### Recorded data ###

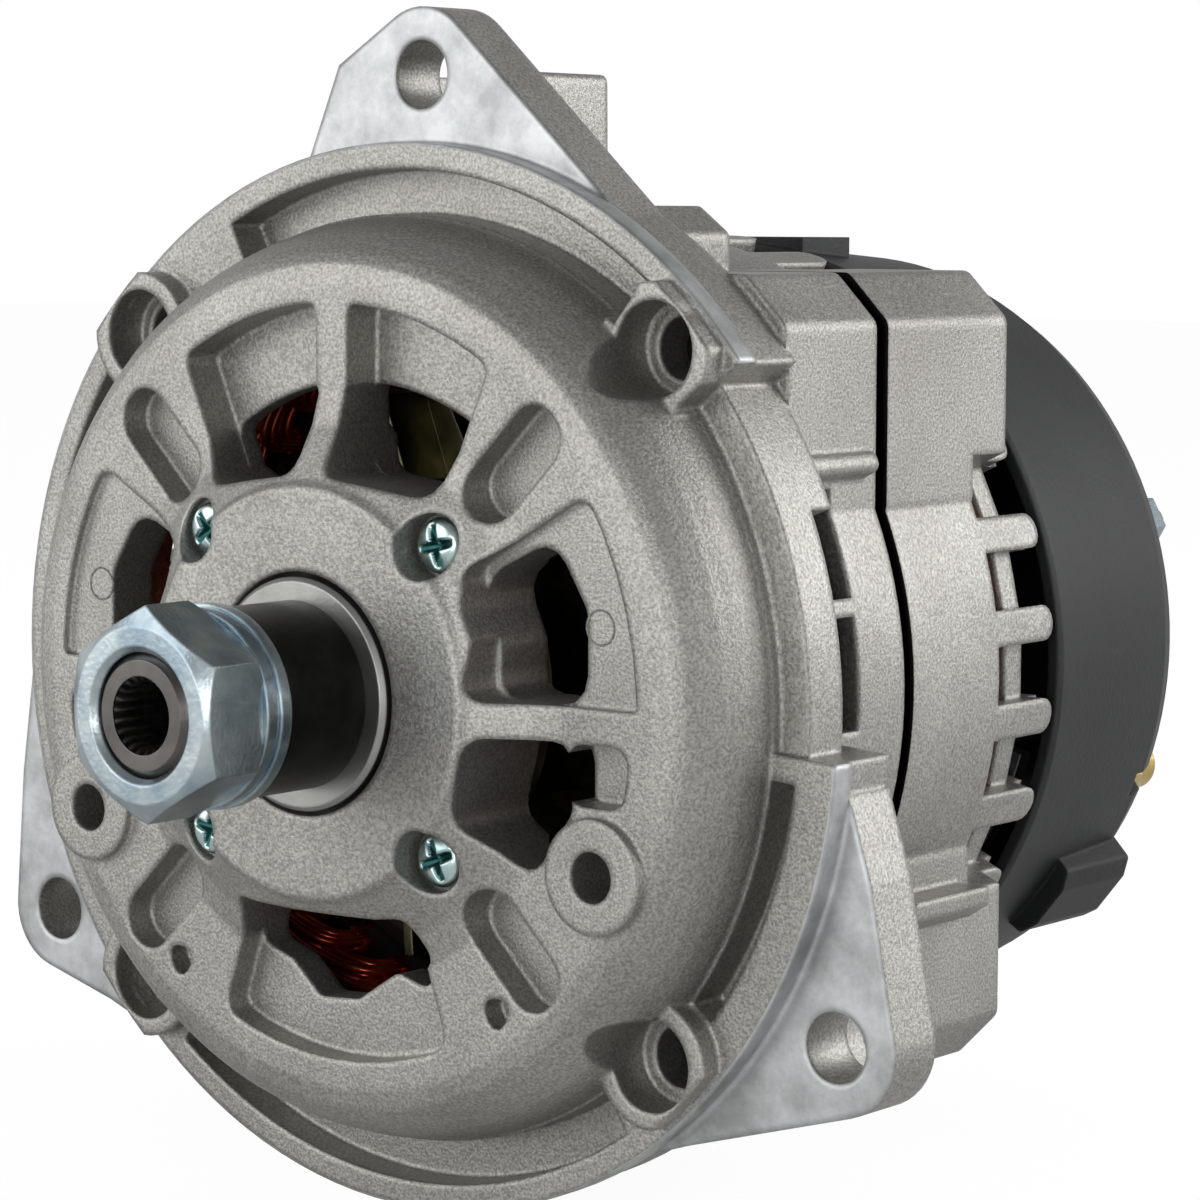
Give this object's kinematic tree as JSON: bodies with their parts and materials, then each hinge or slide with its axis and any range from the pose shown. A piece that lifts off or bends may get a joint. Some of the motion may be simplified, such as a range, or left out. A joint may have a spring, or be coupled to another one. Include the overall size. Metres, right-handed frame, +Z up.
{
  "type": "flange-mounted alternator",
  "caption": "Claw-pole alternator with a three-ear cast flange, open windows, slotted cast rear housing, nut-held shaft end and moulded rear cover.",
  "frame": {"origin": "On the shaft axis, in the plane of the machined front faces of the three mounting ears.", "axes": "-Y is the drive end, along the shaft; +Z is up, through the upper ear; +X is to the right seen from the drive end."},
  "size_m": [0.1583, 0.1805, 0.162],
  "materials": {
    "cast_aluminium": "as die cast, fine grain",
    "sheet_steel": "plain",
    "zinc_steel": "bright zinc",
    "bearing_steel": "ground",
    "cage_polymer": "plain",
    "seal_rubber": "matte",
    "black_steel": "black oxide",
    "pole_steel": "forged",
    "bobbin_polymer": "plain",
    "rotor_wire": "enamelled",
    "stator_wire": "red enamel",
    "lamination": "varnished stack",
    "slip_copper": "polished",
    "black_polymer": "moulded",
    "sleeve_polymer": "moulded",
    "sink_aluminium": "rolled",
    "diode_case": "nickel plated",
    "brush_carbon": "pressed carbon and copper",
    "spring_steel": "plain",
    "terminal_brass": "plain",
    "cover_polymer": "moulded, charcoal",
    "insulator_polymer": "moulded"
  },
  "bodies": {
    "housing": {"front_housing": "cast_aluminium", "bearing_retainer_plate": "sheet_steel", "retainer_screws": "zinc_steel", "front_bearing_outer_race": "bearing_steel", "front_bearing_seals": "seal_rubber", "rear_bearing_outer_race": "bearing_steel", "rear_bearing_seals": "seal_rubber", "rear_bearing_sleeve": "sleeve_polymer", "stator_core": "lamination", "stator_winding": "stator_wire", "phase_leads": "stator_wire", "rear_housing": "cast_aluminium", "case_screws": "black_steel", "rectifier_negative_plate": "sink_aluminium", "rectifier_positive_plate": "sink_aluminium", "rectifier_spacers": "insulator_polymer", "negative_diodes": "diode_case", "positive_diodes": "diode_case", "rectifier_terminal_board": "black_polymer", "output_stud": "terminal_brass", "output_nut": "terminal_brass", "output_insulator": "insulator_polymer", "brush_holder": "black_polymer", "inner_brush_spring": "spring_steel", "outer_brush_spring": "spring_steel", "regulator_body": "black_polymer", "regulator_screws": "zinc_steel", "connector_pins": "terminal_brass", "rear_cover": "cover_polymer", "cover_studs": "zinc_steel", "cover_nuts": "zinc_steel"},
    "rotor": {"rotor_shaft": "bearing_steel", "front_collar": "bearing_steel", "spacer_sleeve": "black_steel", "flat_washer": "zinc_steel", "lock_washer": "zinc_steel", "shaft_nut": "zinc_steel", "front_claw_pole": "pole_steel", "rear_claw_pole": "pole_steel", "rotor_coil": "rotor_wire", "coil_bobbin": "bobbin_polymer", "front_fan": "sheet_steel", "rear_fan": "sheet_steel", "slip_ring_hub": "insulator_polymer", "slip_ring_inner": "slip_copper", "slip_ring_outer": "slip_copper", "front_bearing_inner_race": "bearing_steel", "rear_bearing_inner_race": "bearing_steel"},
    "front_ball_set": {"front_bearing_balls": "bearing_steel", "front_bearing_cage": "cage_polymer"},
    "rear_ball_set": {"rear_bearing_balls": "bearing_steel", "rear_bearing_cage": "cage_polymer"},
    "inner_brush_body": {"inner_brush": "brush_carbon"},
    "outer_brush_body": {"outer_brush": "brush_carbon"}
  },
  "joints": [
    {"name": "rotor_spin", "type": "hinge", "parent": "housing", "child": "rotor", "pos_m": [0, 0, 0], "axis": [0, -1, 0], "continuous": true},
    {"name": "front_balls_spin", "type": "hinge", "parent": "housing", "child": "front_ball_set", "pos_m": [0, 0, 0], "axis": [0, -1, 0], "continuous": true},
    {"name": "rear_balls_spin", "type": "hinge", "parent": "housing", "child": "rear_ball_set", "pos_m": [0, 0, 0], "axis": [0, -1, 0], "continuous": true},
    {"name": "inner_brush_slide", "type": "slide", "parent": "housing", "child": "inner_brush_body", "axis": [0, 0, 1], "range_m": [0, 0.006], "stiffness_N_per_m": 120, "springref_m": -0.012, "deforming": ["inner_brush_spring"]},
    {"name": "outer_brush_slide", "type": "slide", "parent": "housing", "child": "outer_brush_body", "axis": [0, 0, 1], "range_m": [0, 0.006], "stiffness_N_per_m": 120, "springref_m": -0.012, "deforming": ["outer_brush_spring"]}
  ],
  "couplings": [
    {"joint": "front_balls_spin", "follows": "rotor_spin", "ratio": 0.3647},
    {"joint": "rear_balls_spin", "follows": "rotor_spin", "ratio": 0.382}
  ]
}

###

Written problem:
Write out the whole listing exactly.

Exercise solution:
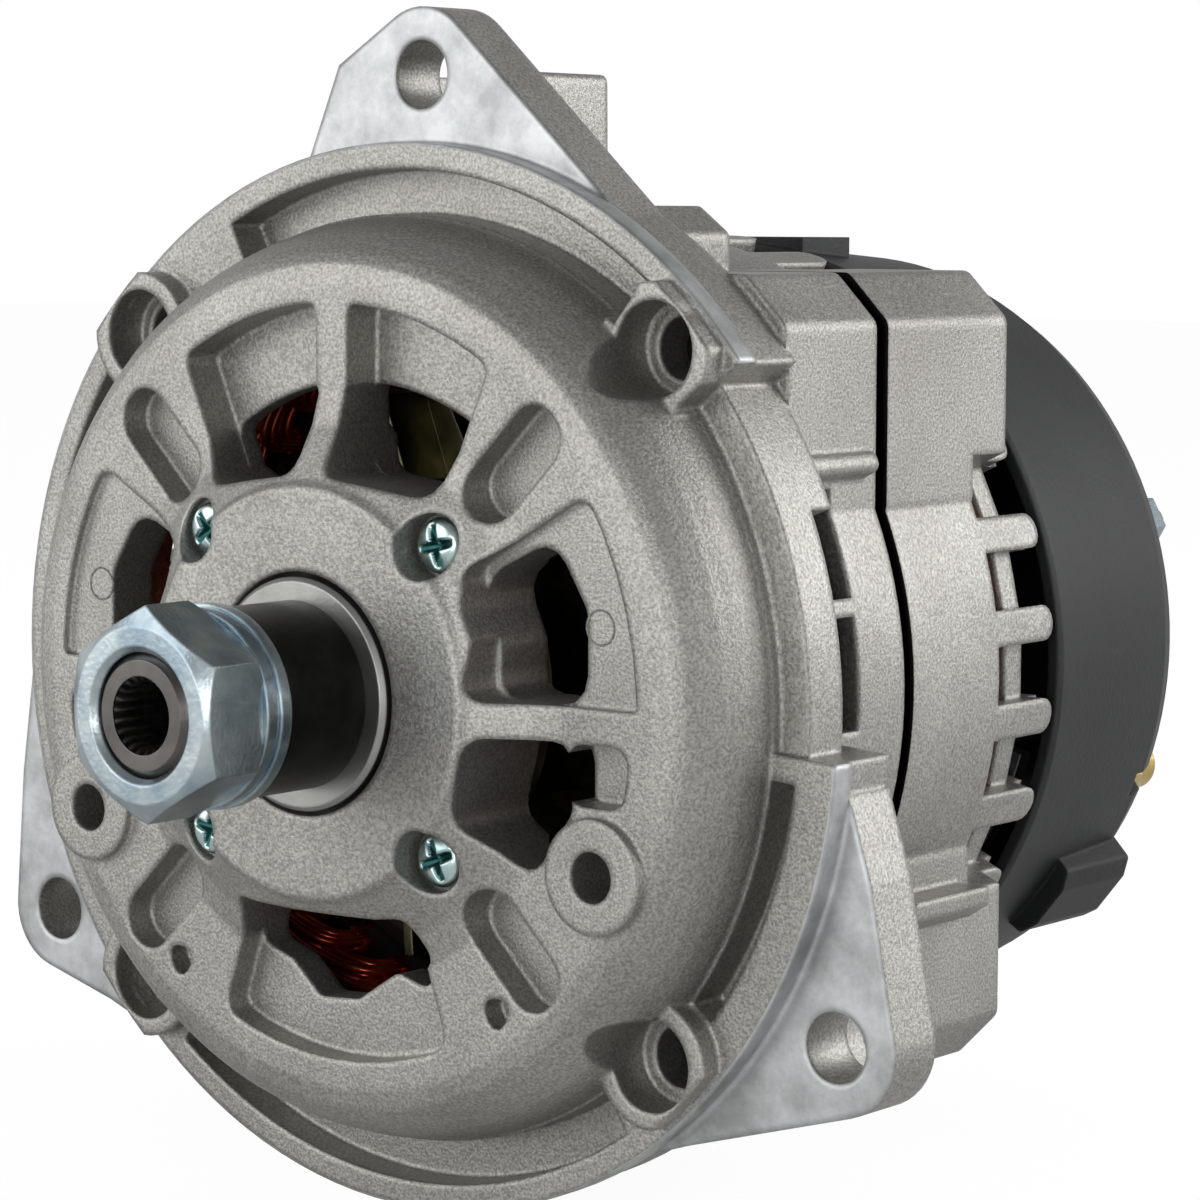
Give this object's kinematic tree as JSON: bodies with their parts and materials, then each hinge or slide with its axis and any range from the pose shown. A piece that lifts off or bends may get a joint. Some of the motion may be simplified, such as a range, or left out. A joint may have a spring, or be coupled to another one. Include the overall size. Metres, right-handed frame, +Z up.
{
  "type": "flange-mounted alternator",
  "caption": "Claw-pole alternator with a three-ear cast flange, open windows, slotted cast rear housing, nut-held shaft end and moulded rear cover.",
  "frame": {"origin": "On the shaft axis, in the plane of the machined front faces of the three mounting ears.", "axes": "-Y is the drive end, along the shaft; +Z is up, through the upper ear; +X is to the right seen from the drive end."},
  "size_m": [0.1583, 0.1805, 0.162],
  "materials": {
    "cast_aluminium": "as die cast, fine grain",
    "sheet_steel": "plain",
    "zinc_steel": "bright zinc",
    "bearing_steel": "ground",
    "cage_polymer": "plain",
    "seal_rubber": "matte",
    "black_steel": "black oxide",
    "pole_steel": "forged",
    "bobbin_polymer": "plain",
    "rotor_wire": "enamelled",
    "stator_wire": "red enamel",
    "lamination": "varnished stack",
    "slip_copper": "polished",
    "black_polymer": "moulded",
    "sleeve_polymer": "moulded",
    "sink_aluminium": "rolled",
    "diode_case": "nickel plated",
    "brush_carbon": "pressed carbon and copper",
    "spring_steel": "plain",
    "terminal_brass": "plain",
    "cover_polymer": "moulded, charcoal",
    "insulator_polymer": "moulded"
  },
  "bodies": {
    "housing": {"front_housing": "cast_aluminium", "bearing_retainer_plate": "sheet_steel", "retainer_screws": "zinc_steel", "front_bearing_outer_race": "bearing_steel", "front_bearing_seals": "seal_rubber", "rear_bearing_outer_race": "bearing_steel", "rear_bearing_seals": "seal_rubber", "rear_bearing_sleeve": "sleeve_polymer", "stator_core": "lamination", "stator_winding": "stator_wire", "phase_leads": "stator_wire", "rear_housing": "cast_aluminium", "case_screws": "black_steel", "rectifier_negative_plate": "sink_aluminium", "rectifier_positive_plate": "sink_aluminium", "rectifier_spacers": "insulator_polymer", "negative_diodes": "diode_case", "positive_diodes": "diode_case", "rectifier_terminal_board": "black_polymer", "output_stud": "terminal_brass", "output_nut": "terminal_brass", "output_insulator": "insulator_polymer", "brush_holder": "black_polymer", "inner_brush_spring": "spring_steel", "outer_brush_spring": "spring_steel", "regulator_body": "black_polymer", "regulator_screws": "zinc_steel", "connector_pins": "terminal_brass", "rear_cover": "cover_polymer", "cover_studs": "zinc_steel", "cover_nuts": "zinc_steel"},
    "rotor": {"rotor_shaft": "bearing_steel", "front_collar": "bearing_steel", "spacer_sleeve": "black_steel", "flat_washer": "zinc_steel", "lock_washer": "zinc_steel", "shaft_nut": "zinc_steel", "front_claw_pole": "pole_steel", "rear_claw_pole": "pole_steel", "rotor_coil": "rotor_wire", "coil_bobbin": "bobbin_polymer", "front_fan": "sheet_steel", "rear_fan": "sheet_steel", "slip_ring_hub": "insulator_polymer", "slip_ring_inner": "slip_copper", "slip_ring_outer": "slip_copper", "front_bearing_inner_race": "bearing_steel", "rear_bearing_inner_race": "bearing_steel"},
    "front_ball_set": {"front_bearing_balls": "bearing_steel", "front_bearing_cage": "cage_polymer"},
    "rear_ball_set": {"rear_bearing_balls": "bearing_steel", "rear_bearing_cage": "cage_polymer"},
    "inner_brush_body": {"inner_brush": "brush_carbon"},
    "outer_brush_body": {"outer_brush": "brush_carbon"}
  },
  "joints": [
    {"name": "rotor_spin", "type": "hinge", "parent": "housing", "child": "rotor", "pos_m": [0, 0, 0], "axis": [0, -1, 0], "continuous": true},
    {"name": "front_balls_spin", "type": "hinge", "parent": "housing", "child": "front_ball_set", "pos_m": [0, 0, 0], "axis": [0, -1, 0], "continuous": true},
    {"name": "rear_balls_spin", "type": "hinge", "parent": "housing", "child": "rear_ball_set", "pos_m": [0, 0, 0], "axis": [0, -1, 0], "continuous": true},
    {"name": "inner_brush_slide", "type": "slide", "parent": "housing", "child": "inner_brush_body", "axis": [0, 0, 1], "range_m": [0, 0.006], "stiffness_N_per_m": 120, "springref_m": -0.012, "deforming": ["inner_brush_spring"]},
    {"name": "outer_brush_slide", "type": "slide", "parent": "housing", "child": "outer_brush_body", "axis": [0, 0, 1], "range_m": [0, 0.006], "stiffness_N_per_m": 120, "springref_m": -0.012, "deforming": ["outer_brush_spring"]}
  ],
  "couplings": [
    {"joint": "front_balls_spin", "follows": "rotor_spin", "ratio": 0.3647},
    {"joint": "rear_balls_spin", "follows": "rotor_spin", "ratio": 0.382}
  ]
}